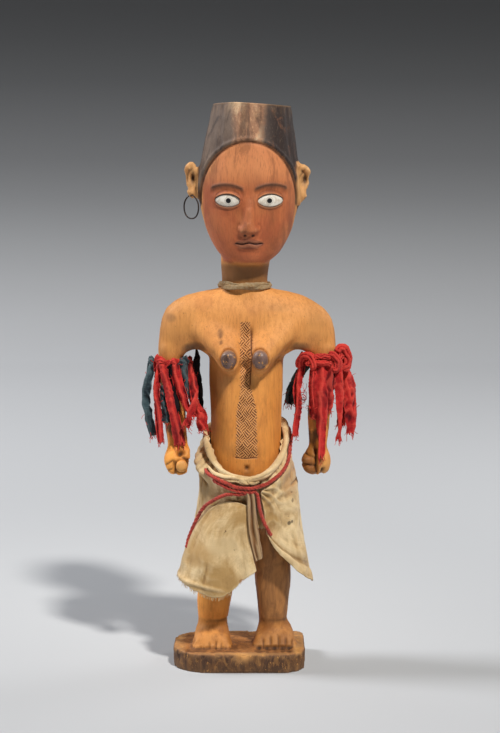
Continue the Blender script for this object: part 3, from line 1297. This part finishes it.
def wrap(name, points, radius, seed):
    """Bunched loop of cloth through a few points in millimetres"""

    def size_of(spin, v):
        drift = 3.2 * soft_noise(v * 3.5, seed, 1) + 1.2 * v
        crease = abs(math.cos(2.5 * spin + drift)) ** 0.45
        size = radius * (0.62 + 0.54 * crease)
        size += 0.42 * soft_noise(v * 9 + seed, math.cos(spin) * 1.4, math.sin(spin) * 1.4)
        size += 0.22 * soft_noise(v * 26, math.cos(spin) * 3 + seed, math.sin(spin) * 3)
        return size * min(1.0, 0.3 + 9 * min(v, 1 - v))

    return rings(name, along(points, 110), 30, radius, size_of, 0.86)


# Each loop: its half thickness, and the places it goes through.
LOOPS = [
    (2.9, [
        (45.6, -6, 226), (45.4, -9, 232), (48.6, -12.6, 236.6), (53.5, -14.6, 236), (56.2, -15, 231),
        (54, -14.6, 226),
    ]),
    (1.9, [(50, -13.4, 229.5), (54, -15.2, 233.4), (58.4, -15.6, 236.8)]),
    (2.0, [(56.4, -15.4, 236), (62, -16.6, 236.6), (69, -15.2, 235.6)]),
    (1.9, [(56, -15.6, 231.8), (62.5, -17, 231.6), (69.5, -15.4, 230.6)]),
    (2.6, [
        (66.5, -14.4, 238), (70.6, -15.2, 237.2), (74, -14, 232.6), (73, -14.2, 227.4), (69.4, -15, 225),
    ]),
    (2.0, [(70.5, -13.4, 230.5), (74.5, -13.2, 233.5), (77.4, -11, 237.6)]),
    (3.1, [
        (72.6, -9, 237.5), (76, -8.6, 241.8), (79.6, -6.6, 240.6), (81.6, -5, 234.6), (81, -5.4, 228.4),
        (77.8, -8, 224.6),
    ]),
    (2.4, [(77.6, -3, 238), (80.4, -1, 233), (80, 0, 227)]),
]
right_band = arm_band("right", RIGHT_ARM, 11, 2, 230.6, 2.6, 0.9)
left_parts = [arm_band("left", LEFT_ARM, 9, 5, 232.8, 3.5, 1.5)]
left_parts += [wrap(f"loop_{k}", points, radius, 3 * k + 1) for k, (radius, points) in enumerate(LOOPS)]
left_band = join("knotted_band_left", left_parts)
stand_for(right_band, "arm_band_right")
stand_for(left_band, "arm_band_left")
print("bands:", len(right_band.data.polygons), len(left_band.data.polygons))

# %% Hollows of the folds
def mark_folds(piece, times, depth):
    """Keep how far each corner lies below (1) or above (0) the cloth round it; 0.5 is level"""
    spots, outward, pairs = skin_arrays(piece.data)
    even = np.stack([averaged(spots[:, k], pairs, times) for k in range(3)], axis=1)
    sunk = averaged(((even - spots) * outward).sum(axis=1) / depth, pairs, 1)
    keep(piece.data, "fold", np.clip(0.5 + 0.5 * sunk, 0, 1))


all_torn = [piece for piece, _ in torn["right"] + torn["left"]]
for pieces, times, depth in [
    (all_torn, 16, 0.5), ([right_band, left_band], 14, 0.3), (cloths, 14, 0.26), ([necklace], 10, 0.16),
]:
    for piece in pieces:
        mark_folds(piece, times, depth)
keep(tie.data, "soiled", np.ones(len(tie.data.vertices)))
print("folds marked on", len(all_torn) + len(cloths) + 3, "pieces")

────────

# STATED GOAL
Give every line of the material again, exactly as it reads.

# WRITTEN SOLUTION
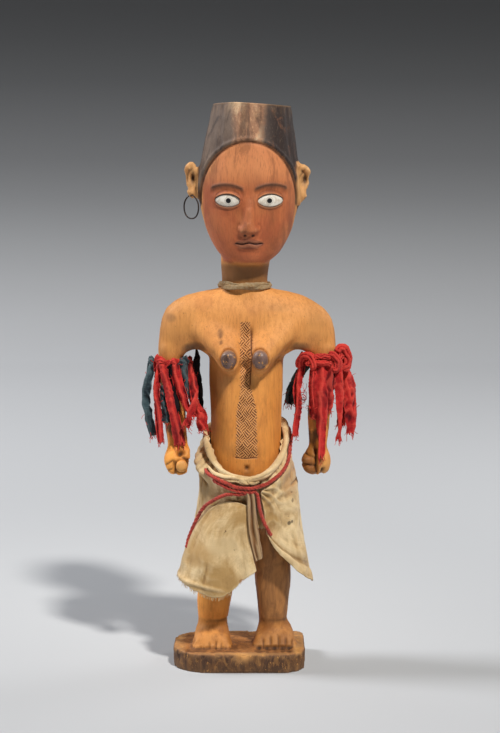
Continue the Blender script for this object: part 3, from line 1297. This part finishes it.
def wrap(name, points, radius, seed):
    """Bunched loop of cloth through a few points in millimetres"""

    def size_of(spin, v):
        drift = 3.2 * soft_noise(v * 3.5, seed, 1) + 1.2 * v
        crease = abs(math.cos(2.5 * spin + drift)) ** 0.45
        size = radius * (0.62 + 0.54 * crease)
        size += 0.42 * soft_noise(v * 9 + seed, math.cos(spin) * 1.4, math.sin(spin) * 1.4)
        size += 0.22 * soft_noise(v * 26, math.cos(spin) * 3 + seed, math.sin(spin) * 3)
        return size * min(1.0, 0.3 + 9 * min(v, 1 - v))

    return rings(name, along(points, 110), 30, radius, size_of, 0.86)


# Each loop: its half thickness, and the places it goes through.
LOOPS = [
    (2.9, [
        (45.6, -6, 226), (45.4, -9, 232), (48.6, -12.6, 236.6), (53.5, -14.6, 236), (56.2, -15, 231),
        (54, -14.6, 226),
    ]),
    (1.9, [(50, -13.4, 229.5), (54, -15.2, 233.4), (58.4, -15.6, 236.8)]),
    (2.0, [(56.4, -15.4, 236), (62, -16.6, 236.6), (69, -15.2, 235.6)]),
    (1.9, [(56, -15.6, 231.8), (62.5, -17, 231.6), (69.5, -15.4, 230.6)]),
    (2.6, [
        (66.5, -14.4, 238), (70.6, -15.2, 237.2), (74, -14, 232.6), (73, -14.2, 227.4), (69.4, -15, 225),
    ]),
    (2.0, [(70.5, -13.4, 230.5), (74.5, -13.2, 233.5), (77.4, -11, 237.6)]),
    (3.1, [
        (72.6, -9, 237.5), (76, -8.6, 241.8), (79.6, -6.6, 240.6), (81.6, -5, 234.6), (81, -5.4, 228.4),
        (77.8, -8, 224.6),
    ]),
    (2.4, [(77.6, -3, 238), (80.4, -1, 233), (80, 0, 227)]),
]
right_band = arm_band("right", RIGHT_ARM, 11, 2, 230.6, 2.6, 0.9)
left_parts = [arm_band("left", LEFT_ARM, 9, 5, 232.8, 3.5, 1.5)]
left_parts += [wrap(f"loop_{k}", points, radius, 3 * k + 1) for k, (radius, points) in enumerate(LOOPS)]
left_band = join("knotted_band_left", left_parts)
stand_for(right_band, "arm_band_right")
stand_for(left_band, "arm_band_left")
print("bands:", len(right_band.data.polygons), len(left_band.data.polygons))

# %% Hollows of the folds
def mark_folds(piece, times, depth):
    """Keep how far each corner lies below (1) or above (0) the cloth round it; 0.5 is level"""
    spots, outward, pairs = skin_arrays(piece.data)
    even = np.stack([averaged(spots[:, k], pairs, times) for k in range(3)], axis=1)
    sunk = averaged(((even - spots) * outward).sum(axis=1) / depth, pairs, 1)
    keep(piece.data, "fold", np.clip(0.5 + 0.5 * sunk, 0, 1))


all_torn = [piece for piece, _ in torn["right"] + torn["left"]]
for pieces, times, depth in [
    (all_torn, 16, 0.5), ([right_band, left_band], 14, 0.3), (cloths, 14, 0.26), ([necklace], 10, 0.16),
]:
    for piece in pieces:
        mark_folds(piece, times, depth)
keep(tie.data, "soiled", np.ones(len(tie.data.vertices)))
print("folds marked on", len(all_torn) + len(cloths) + 3, "pieces")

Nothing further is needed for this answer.